In this letter, Foote referred to his Eads as his “dear friend.” Eads himself reflected on Foote’s personality, saying “He was one of the most fascinating men … I have ever met, being full of anecdote, and having a graceful, easy flow of language. He was likewise, ordinarily, one of the most amiable looking of men; but when angered, as I once saw him, his face impressed me as being most savage and demoniacal, and I can imagine that … in an attack he would have been invincible. … Aside from his martial character, no officer ever surpassed him in those evidences of genuine refinement and delicacy which mark the true gentleman.” Both Eads and Foote held each other in high regard.

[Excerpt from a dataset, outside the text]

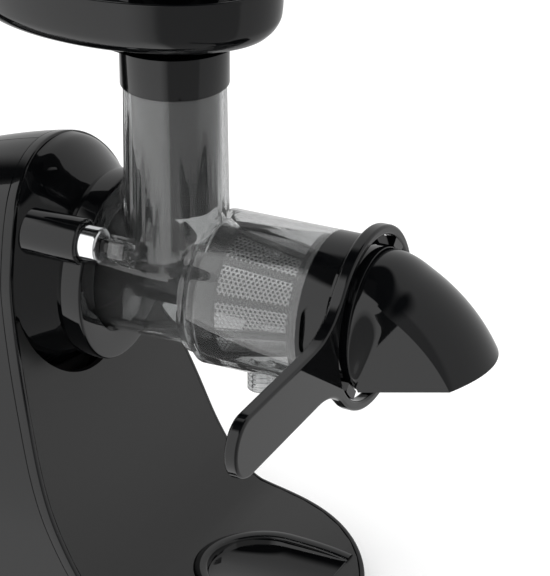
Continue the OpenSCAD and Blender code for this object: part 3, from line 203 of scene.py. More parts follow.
def smokeClear():   # smoky clear moulding, a little uneven in tint and polish
    look = smokeLook
    material = bpy.data.materials.new("smokeClear")
    tree = emptyTree(material)
    place = addNode(tree, "ShaderNodeTexCoord", out=3)
    cloudy = addNode(tree, "ShaderNodeTexNoise", None, {
        "Vector": place, "Scale": look["cloud"], "Detail": 1.0})
    deeper = tuple(x * look["deeper"] for x in look["tint"][:3]) + (1,)
    shader = addNode(tree, "ShaderNodeBsdfPrincipled", None, {
        "Base Color": mixColour(tree, cloudy, look["tint"], deeper),
        "Roughness": look["rough"] * (look["roughLow"] + look["roughSpan"] * cloudy),
        "IOR": look["index"], "Transmission Weight": look["clear"],
        "Coat Weight": 1.0, "Coat IOR": look["coatIndex"], "Coat Roughness": look["coatRough"]})
    addNode(tree, "ShaderNodeOutputMaterial", None, {"Surface": shader})
    return material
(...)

It is truly remarkable to find small treasures of information, just like this simple thank you letter between two of the most important figures for the Union war effort on the Mississippi River. A simple gift of grapes solidified friendship between Eads and Foote. Unfortunately, their friendship only lasted until the summer of 1863, when Foote suddenly passed away before assuming command of the South Atlantic Blockading Squadron. He may have died, but his legacy lived on and helped secure the Union’s foothold on the vital artery of America by commanding the squadron built by his pal, Eads.


Sources:

Letter from Andrew Hull Foote to James B. Eads, September 9, 1862, Missouri Historical Society, St. Louis.

James Mason Hoppin, Life of Andrew Hull Foote (New York, Harper & Brothers, Publishers, Franlin Square, 1874).